If I couldn't do that, I'd break up a little more concrete and dig so I could at least swing the 90 coming off the flange over to allow the use of 1 LS 90 or 2 45's. It would only take a few more inches.


----------



## Al11 (Aug 16, 2016)

BIG Johnson said:


> If I were doing it, I'd buy a few each 22, 45 & 60 and a new flange to see if I could route it over without any 90's. Play around with them dry. Plumbing fittings don't have to all be positioned at 45 & 90 to one another.
> 
> If I couldn't do that, I'd break up a little more concrete and dig so I could at least swing the 90 coming off the flange over to allow the use of 1 LS 90 or 2 45's. It would only take a few more inches.


Thank you for your responses. It really helped and makes sense.
Do you know if using three 45 degrees next to one another resulting in a total of 135 degrees would be OK. There is a drop of an inch along the total 135 degree turn. The flange needs to be moved slightly. See attached photo.


----------



## Beepster (Oct 19, 2009)

I think the question that is being asked by a few of the pros is: can you cut the main pipe back a little more and run straight into it with a 45 or 22? That looks like a new wall. What is behind that wall? Can you take the sheetrock and framing off and cut this pipe back another foot? 

I hate to ask, but is it vented properly?

B


----------



## MTN REMODEL LLC (Sep 11, 2010)

Al11 said:


> Thank you for your responses. It really helped and makes sense.
> Do you know if using three 45 degrees next to one another resulting in a total of 135 degrees would be OK. There is a drop of an inch along the total 135 degree turn. The flange needs to be moved slightly.

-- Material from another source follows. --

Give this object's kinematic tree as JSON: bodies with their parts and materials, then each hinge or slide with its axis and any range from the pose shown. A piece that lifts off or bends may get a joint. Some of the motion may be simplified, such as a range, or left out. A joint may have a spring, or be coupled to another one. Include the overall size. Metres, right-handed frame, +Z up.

See attached photo.


You could get some of that flange movement back with an adjustable offset flange.... just FYI.... if it matters


----------



## Al11 (Aug 16, 2016)

MTN REMODEL LLC said:


> You could get some of that flange movement back with an adjustable offset flange.... just FYI.... if it matters


Thank you very much for your responses. Never heard of the offset flange!!! It makes a whole world of difference. I will just use two 45 degrees instead of three and then use it with the offset flange and get it close to where I need it to be. Venting is original and I have just relocated the toilet location by about 2 feet.


----------



## Auggie56 (Dec 7, 2012)

Al11 said:


> Thank you very much for your responses. Never heard of the offset flange!!! It makes a whole world of difference. I will just use two 45 degrees instead of three and then use it with the offset flange and get it close to where I need it to be. Venting is original and I have just relocated the toilet location by about 2 feet.


I have to thank you for starting this thread AI11, as we were just talking about doing this very thing. 

Auggie:thumbup:


----------